RE: If people were 100% rational, would the world be better?
August 25, 2021 at 3:53 pm
(This post was last modified: August 25, 2021 at 4:10 pm by vulcanlogician.)
(August 25, 2021 at 2:30 pm)HappySkeptic Wrote:(August 25, 2021 at 2:12 pm)vulcanlogician Wrote: When you see how much of modern science assumes Plato, he seems much less antiquated and more of a visionary.
I agree that most scientists lapse into Platonism, but I'm not sure that Platonism can be defended. I find myself talking like a Platonist, but in reality, both science and mathematics are based on Pragmatism.
Science never reveals true forms. We discover patterns that are useful, and create theories based on the predictive ability of those patterns. The patterns themselves may be real, but we notice them because we find them useful. The theories we create are never Platonically real - they are more like "stories" that happen to work a lot better than the old stories.
As much as each "story" eventually proves inaccurate, the point is, science is always replacing that story with a "more true" story. It looks for what is "eternally true" and each iteration of the story (Galilean/Newtonian/Einsteinian) is one more stepping stone, one more bit of progress toward what is eternally true. And (in that sense) science doesn't escape Platonism.
I get what you mean about pragmatism. But "pragmatism toward what end?"
Pragmatism can't exist in a vacuum. It needs a goal to lean on.
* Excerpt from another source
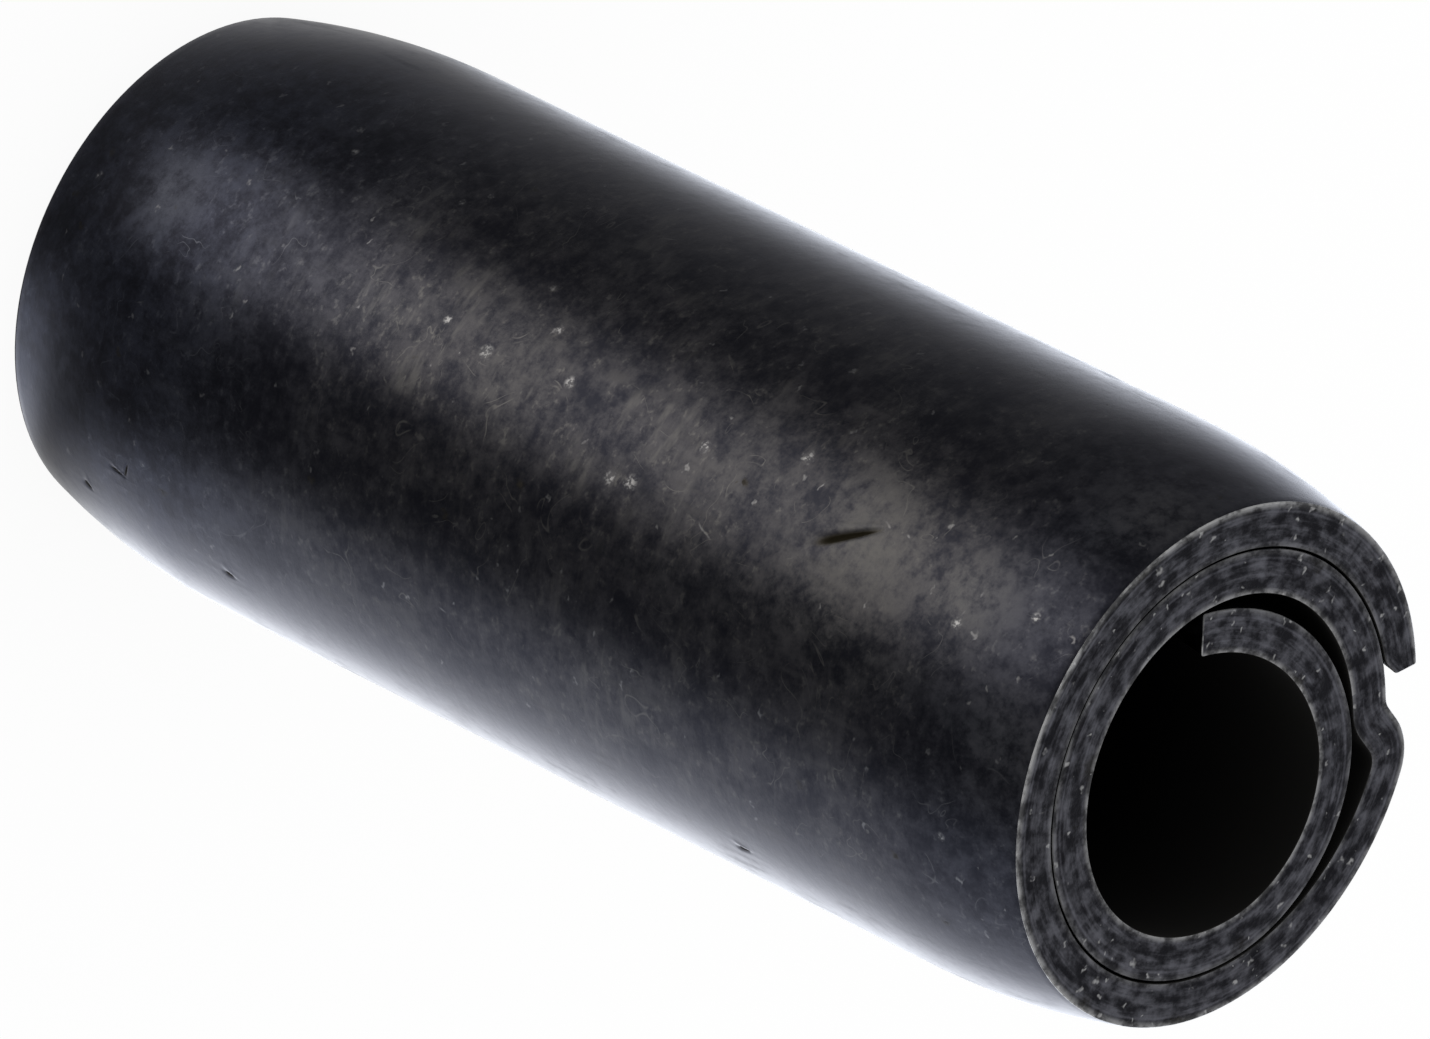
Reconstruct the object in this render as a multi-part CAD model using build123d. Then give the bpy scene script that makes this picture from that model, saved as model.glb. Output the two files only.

The goal of science and philosophy is discovering what is true, decipherable, intelligible. Whence comes this goal? Is this goal more achievable by pure pragmatism? Or does the search for an ultimate form (as misguided that search may be) actually aid the enterprise?
I think it does. But it's a matter worth arguing, even if I'm wrong.
edit: Not to be pedantic. I just genuinely think there's something to Plato's approach. At the very least, I want to say that the Platonic model is useful and counts as a kind of pragmatism of its own, just like math and science.